2.2.1. If you are using WinSCP, you may run the script by command: 2_plot_sa.scr to use Gnuplot to generate plot 2_sa.tif. And then you can open and view the image in WinSCP by right-click on the file. Plot using Gnuplot I personally think is convenient in the linux system but it is optional. An example of the plot is shown below.

Figure 1. Example surface area per lipid plot

2.2.2. If you don’t use WinSCP,or if you are not comfortable with Gnuplot, you can also use Excel to plot area_time_acc_excel.dat in Excel. The example of the plot in Excel is attached.

Based on the area plot, we can determine when (at which dyn) the system reaches equilibrium. The equilibrium dyn number is the dyn file number that your cumulative (or running) average surface area per lipid (sa/lip) (red data points in Fig.1) becomes constant for around 20-30ns (i.e 10-15 dyn, refer to note). Since the running average including the beginning high values,we will also determine equilibrium based on the area per lipid (blue data points in Fig.1) that fluctuate around the same center line).

e.g. For in Fig.1, the cumulative average area (red) indicate that system reach equlibrium at around 30ns, and the areas (blue) fluctuate around the same center line, so we use the data from 50-100ns (dyn 26-50) or 60-100ns(dyn 31-50) to calculate the average area/lip.

3. Based on equilibrated dyn range on step 2, select the data points from equilibrated dyn to the end to calculate the block-average surface areas. 3.1 In 3_cal_avg_std.scr, please update the total number of last dyn*.dcd files to calculated the averages.

 set Ndyn = 20

The example states that you want to do the averages from the last 20 dyn*dcd files. Let's say you have 50 dyn*.dcd files, then the first 30 files are ignored. If each file had 2ns of data, then you are calculating the average from 60-100ns.

# This following command calculates the block average, the output file name (area_avg_std.dat) and the block size (1000) in time steps i.e. each dyn is treat as a block

3.2 Calculate the block-average surface areas by command: 3_cal_avg_std.scr

# Store the output file name (area_avg_std.dat) and the block size (# of steps in a DCD file=Ndata) in time steps into a file area-block.inp, which is the input data file for area-block.exe

 echo area_avg_std.dat $Ndata > area-block.inp                      
area-block.exe < area-block.inp

Note: For #define MAX_R 100000 in area-block.c, you might have to change the number to a larger one (larger than your # data points) and recompile it.

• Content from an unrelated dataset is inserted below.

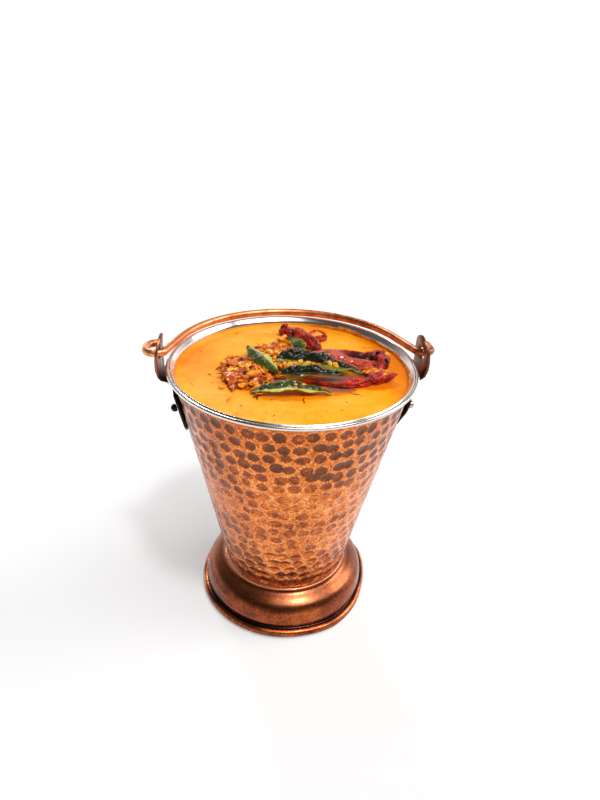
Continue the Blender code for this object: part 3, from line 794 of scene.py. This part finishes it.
def pod(name, spine, flatten, seed, dents=(), wrinkles=1.0, sheen_amount=(0.0, 0.0), nodes=()):
    """A hollow skin along a spine of (x, y, z, radius).

    dents are hollows pressed in from above: (x, y, half length, half width, turn, depth), painted dark
    inside as shade. The pair after wrinkles is how much painted sheen its skin takes, a pinkish grey-red
    standing for the sky's reflection: in the middle, and how much more along its near side.
    """
    line = rounded(spine, 8)
    piece, t, turn = grid(name, 130, 64)
    turn = 2 * pi * turn
    gone = np.concatenate([[0], np.cumsum(np.linalg.norm(np.diff(line[:, :3], axis=0), axis=1))])
    way = t * gone[-1]
    centre = np.stack([np.interp(way, gone, line[:, k]) for k in range(3)], axis=1)
    size = np.interp(way, gone, line[:, 3]) * np.minimum(1, 12 * np.minimum(t, 1 - t)) ** 0.5
    ahead = np.stack([np.interp(way, gone, g) for g in np.gradient(line[:, :3], axis=0).T], axis=1)
    ahead /= np.linalg.norm(ahead, axis=1)[:, None]
    right = np.cross(ahead, (0, 0, 1))
    right /= np.linalg.norm(right, axis=1)[:, None]
    upward = np.cross(right, ahead)
    skin = np.stack([1.3 * np.cos(turn), 1.3 * np.sin(turn), way / 5], axis=1)
    fold = noise_at(skin, 1.0, seed) * 0.32 - np.abs(noise_at(skin, 0.45, seed + 2)) * 0.42
    fine = -np.abs(noise_at(skin, 0.2, seed + 5)) * 0.14
    crease = np.abs(np.sin(2.5 * turn + 3 * noise_at(skin, 1.6, seed + 4))) ** 0.6 * 0.16
    size = size * np.clip(1 + wrinkles * (fold + fine + crease), 0.40, 1.15)
    shape = (centre + right * (size * np.cos(turn))[:, None]
             + upward * (size * flatten * np.sin(turn))[:, None])
    dark = np.zeros(len(t))
    for x, y, long, wide, way_round, deep in dents:
        a = radians(way_round)
        dx, dy = shape[:, 0] - x, shape[:, 1] - y
        inside = np.exp(-(((dx * cos(a) + dy * sin(a)) / long) ** 2
                          + ((dy * cos(a) - dx * sin(a)) / wide) ** 2) ** 2) * (np.sin(turn) > 0)
        shape[:, 2] -= deep * inside
        dark = np.maximum(dark, inside)
    set_points(piece, shape)
    paint(piece, "dark", dark)
    # Painted sheen: a pinkish grey-red reflection colour, more on the near side.
    paint(piece, "sheen_amount", sheen_amount[0] + sheen_amount[1] * np.cos(turn) + 0.2 * noise_at(shape, 3.0, seed + 9))
    weld(piece, 0.01, outward=True)
    smooth(piece)
    return dress(piece, red, "dried_chilli", *nodes)


red = new_finish("fried_chilli_skin", Specular_IOR_Level=0.05, Coat_Weight=0.5, Coat_Roughness=0.05)
tree, place = surface(red)
dent_shade = painted(tree, "dark")
painted_sheen = painted(tree, "sheen_amount")
cloud = mottle(tree, place, 240.0, 5.0, 0.65)
wrinkle = mottle(tree, place, 750.0, 4.0, distortion=1.6)
# Painted shade: the pressed dents are darkened inside.
tone = calc(tree, "MULTIPLY_ADD", dent_shade, -0.5, cloud)
skin = ramp(tree, tone, (0.10, (0.012, 0.003, 0.002)), (0.32, (0.085, 0.004, 0.003)),
            (0.48, (0.32, 0.010, 0.005)), (0.62, (0.66, 0.028, 0.010)), (0.80, (0.88, 0.16, 0.03)))
# Painted sheen: this reflection colour is mixed over the red skin.
sheen_colour = ramp(tree, tone, (0.05, (0.045, 0.010, 0.005)), (0.30, (0.24, 0.026, 0.012)),
            (0.50, (0.60, 0.075, 0.034)), (0.70, (0.74, 0.16, 0.09)))
connect(red,
        Base_Color=mixed(tree, painted_sheen, skin, sheen_colour),
        Roughness=steps(tree, cloud, 0.3, 0.7, 0.36, 0.24),
        Normal=bumps(tree, wrinkle, 0.7, 0.0004))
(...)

As you can see, the output average area data are saved in area_avg_std.dat. The result is given in average+- population standard deviation.

4. Calculate averages, sample standard deviation, and standard error of block averages by command: 4_run_calc_stderr.scr The file avg_stderr.dat will be generated that will show the final values that we need, which are the average of the block averages and the standard error of the block averages, i.e. SA_avg/lip +- Standard error. You may refer to the attached Excel file which also demonstrate how the standard error is calculated if you are interested.

Note: The corresponding nanosecond are based on the “number steps” and “timestep” that we set. For example, in the dyn-2.inp file, we see there a code line: “numsteps 1000000 ; # run stops when this step is reached”

and another code line:

 timestep            2.0  ;# fs/step

So you multiple 2fs/step with 1,000,000 steps per dyn file, which makes is 2ns per dyn file. (since 1fs=10^(-15) s, 1ns==10^(-9) s )

Get the equilibrium data (test)

(author: Yalun Yu, email: alanyu17@terpmail.umd.edu / yalun.research@gmail.com)

< Email me if anything is wrong >

This is a brief instruction to obtain the time range of equilibrium (and also the minimum block size can be used for standard error calculation). Based on these, calculation of SA/lipid and Ka is done automatically for your lipid only system. Run Xiao's 1_run_area.scr before doing this. Please put the scripts in the same folder as you run 1_run_area.scr. You will need pymbar package (in python) for this:

1. Install Anaconda (https://www.anaconda.com/distribution/).

 a) Download the python3.7 version for Linux [I used the '64-Bit (x86) Installer (652.5 MB)'] 
 and put the .sh installer in your home directory (or any other place you can access and execute it) on DT2.
 b) make the .sh file an executable (chmod u+x $NameOfInstaller.sh)
 c) Install by running "./$NameOfInstaller.sh", keep in mind where you have installed it.

2. Make sure the Anaconda installation path is included (see below) in your ~/.cshrc.mine (if using csh) or ~/.bashrc.mine (if using bash) and source the .mine file.

 
 In ~/.cshrc.mine, add this line:
 set path = ($HOME/anaconda3/bin $path)
 or in ~/.bashrc.mine, add this line:
 export PATH="$HOME/anaconda3/bin:$PATH" [may differ depending on where Anaconda is installed, see 1(c)]

3. Install the pymbar package.

 conda install -c omnia pymbar

Download the script: area_ka.tar.gz

Change the temperature and number of lipids per leaflet in pymbar_area_ka.scr:

 set temp=323.15
 set nlip=36

Change the initial guess (or your preference) for block size (in ns) and the steps size (in ns) of your output (usually 1ps):

area_handling.py 10 0.001 >& all.dat

After running pymbar_area_ka.scr, you'll see all.dat, SA/lipid is in angstrom^2 and Ka is in N/m.